## Problem details
Repeat exactly, and only, the lines below starting at the line that contains "hide_parts(node)" and ending at the line that contains "0.0016)), FOLDED, closed_down=True)", inclusive of both.

* * * * * * * * *

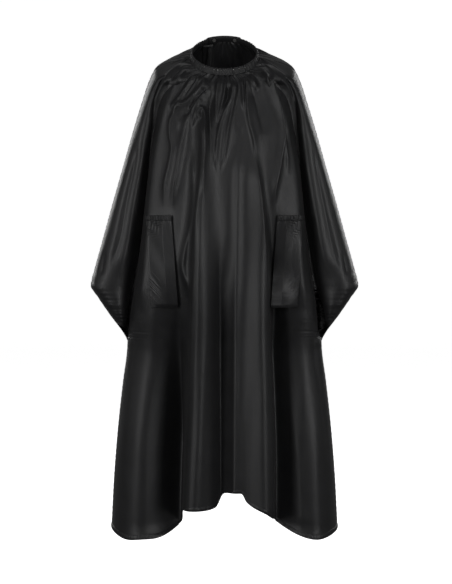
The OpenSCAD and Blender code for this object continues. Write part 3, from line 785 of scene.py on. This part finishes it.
def back_cloth(left):
    angle, drop = back_grid(left)
    p, n = surface(angle, drop)
    if left:
        p = p - n * under_overlap(p[..., 0], drop)[..., None]
    return grid_mesh("back_cloth_left" if left else "back_cloth_right", p, SATIN)


# ---- edges sewn along the panels -----------------------------------------

def layered(p, n, out, back):
    """A closed strip round a grid of points: its outer face stands out by out, its inner by back."""
    out = np.broadcast_to(out, p.shape[:2])
    middle = (out[-1] - back)[:, None] / 2
    down = unit(p[-1] - p[-2]) * (out[-1] + back)[:, None] * 0.6
    foot = p[-1] + n[-1] * middle + down
    up = unit(p[0] - p[1]) * (out[0] + back)[:, None] * 0.4
    head = p[0] + n[0] * (out[0] - back)[:, None] / 2 + up
    return np.concatenate([head[None], p + n * out[..., None], foot[None], (p - n * back)[::-1]], 0)


def capped(ring):
    """Closes both ends of a layered strip, where its two layers meet."""
    mirror = ring[-np.arange(len(ring))]
    ends = (ring + mirror) / 2
    return np.concatenate([ends[:, :1], ring, ends[:, -1:]], 1)


def hem_strip(name, angle_row, shift=0.0):
    """The turned bottom edge of a panel, a little puffed between its fold and its stitching.

    shift sets it in, as the panel is. Returns the strip, and its points and normals on the cloth.
    """
    rows = drops(HEM_DROP - 0.012, HEM_DROP + 0.0005, 7)
    angle, drop = np.meshgrid(angle_row, rows)
    p, n = surface(angle, drop)
    p = p - n * shift
    across = np.linspace(0, 1, 7)[:, None]
    puff = 0.0007 + 0.0007 * np.sin(math.pi * across)
    drag = 0.0003 * np.sin(np.arange(p.shape[1]) * 0.9)[None] * np.sin(math.pi * across)
    return grid_mesh(name, capped(layered(p, n, puff + drag, 0.0011)), FOLDED,
                     closed_down=True), p, n


def edge_rows(side, drop_row, distances, front):
    """Points and normals at given distances along the cloth from the cape's outermost edge."""
    count = 90
    sweep = np.linspace(90, 52, count) if front else np.linspace(90, 128, count)
    angle, drop = np.meshgrid(sweep if side > 0 else 360 - sweep, drop_row, indexing="ij")
    if front and side < 0:
        angle = angle - 360
    p, n = surface(angle, drop)
    travelled = np.concatenate([np.zeros((1, len(drop_row))),
                                np.cumsum(np.linalg.norm(np.diff(p, axis=0), axis=-1), 0)])
    at = np.zeros((len(distances), len(drop_row), 3))
    normals = np.zeros_like(at)
    for j in range(len(drop_row)):
        for k in range(3):
            at[:, j, k] = np.interp(distances, travelled[:, j], p[:, j, k])
            normals[:, j, k] = np.interp(distances, travelled[:, j], n[:, j, k])
    return at, unit(normals)


def cuff_loop(side, distances, steps):
    """The band round a sleeve's mouth: down its front edge and back up its back edge."""
    run = 0.5 - 0.5 * np.cos(np.linspace(0, math.pi, steps))
    drop = WING_DROP + (UNDERARM_DROP - WING_DROP) * (0.004 + 0.992 * run)
    fp, fn = edge_rows(side, drop, distances, True)
    bp, bn = edge_rows(side, drop, distances, False)
    return np.concatenate([fp, bp[:, ::-1]], 1), np.concatenate([fn, bn[:, ::-1]], 1)


CUFF_WIDTH = 0.0105


def cuff(side):
    """One sleeve's gathered band and the elastic inside it."""
    name = "left" if side > 0 else "right"
    rows = np.linspace(0, CUFF_WIDTH, 9)
    p, n = cuff_loop(side, rows, 170)
    place = np.linspace(0, TURN, p.shape[1])
    wave = np.sin(place * 23 + 1.2 * np.sin(place * 5)) * (0.7 + 0.3 * np.sin(place * 3))
    swell = np.sin(math.pi * np.clip(rows / CUFF_WIDTH, 0, 1))[:, None]
    out = 0.0007 + 0.0006 * swell * (1 + 0.6 * wave[None])
    edge = p[:1] + unit(p[:1] - p[1:2]) * (0.0003 * wave[None, :, None])
    p = np.concatenate([edge, p[1:]], 0)
    band = grid_mesh("cuff_band_" + name, layered(p, n, out, 0.0015), CASING, closed_across=True,
                     closed_down=True)
    inner = np.linspace(0.003, 0.0085, 4)
    q, m = cuff_loop(side, inner, 90)
    elastic = grid_mesh("cuff_elastic_strip_" + name, layered(q, m, 0.0004, 0.0004), ELASTIC,
                        closed_across=True, closed_down=True)
    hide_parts("cuff_casing_" + name)
    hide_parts("cuff_elastic_" + name)
    return [band, elastic]


def seam(name, node, side, top, bottom):
    """A felled seam down the outermost edge, with its two flat lips."""
    drop = np.linspace(top, bottom, 150)
    distances = np.linspace(0, 0.0045, 5)
    fp, fn = edge_rows(side, drop, distances, True)
    bp, bn = edge_rows(side, drop, distances, False)
    p = np.concatenate([fp[::-1], bp[1:]], 0)
    n = np.concatenate([fn[::-1], bn[1:]], 0)
    drag = 0.00025 * np.sin(np.arange(len(drop)) * 1.3)[None]
    o = grid_mesh(name, capped(layered(p, n, 0.0005 + drag, 0.0005)), TAPE, closed_down=True)
    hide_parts(node)
    return o


def facing(left):
    """The folded edge of one back half, turned to the inside along the opening."""
    drop = drops(0.006, HEM_DROP, 260)
    across = np.linspace(0, FACING_WIDTH if left else -FACING_WIDTH, 7)
    x = opening_edge(left, drop)[None] + across[:, None]
    depth = np.broadcast_to(drop, x.shape)
    p, n = surface(angle_at(x, depth, False), depth)
    if left:
        p = p - n * under_overlap(p[..., 0], depth)[..., None]
    swell = 0.0005 + 0.0005 * np.sin(math.pi * np.linspace(0, 1, 7))[:, None]
    name = "left" if left else "right"
    o = grid_mesh("opening_fold_" + name, capped(layered(p, n, swell, 0.0016)), FOLDED, closed_down=True)
    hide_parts("back_facing_" + name)
    return o


# ---- stitching -----------------------------------------------------------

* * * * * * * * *

## Exercise solution
    hide_parts(node)
    return o


def facing(left):
    """The folded edge of one back half, turned to the inside along the opening."""
    drop = drops(0.006, HEM_DROP, 260)
    across = np.linspace(0, FACING_WIDTH if left else -FACING_WIDTH, 7)
    x = opening_edge(left, drop)[None] + across[:, None]
    depth = np.broadcast_to(drop, x.shape)
    p, n = surface(angle_at(x, depth, False), depth)
    if left:
        p = p - n * under_overlap(p[..., 0], depth)[..., None]
    swell = 0.0005 + 0.0005 * np.sin(math.pi * np.linspace(0, 1, 7))[:, None]
    name = "left" if left else "right"
    o = grid_mesh("opening_fold_" + name, capped(layered(p, n, swell, 0.0016)), FOLDED, closed_down=True)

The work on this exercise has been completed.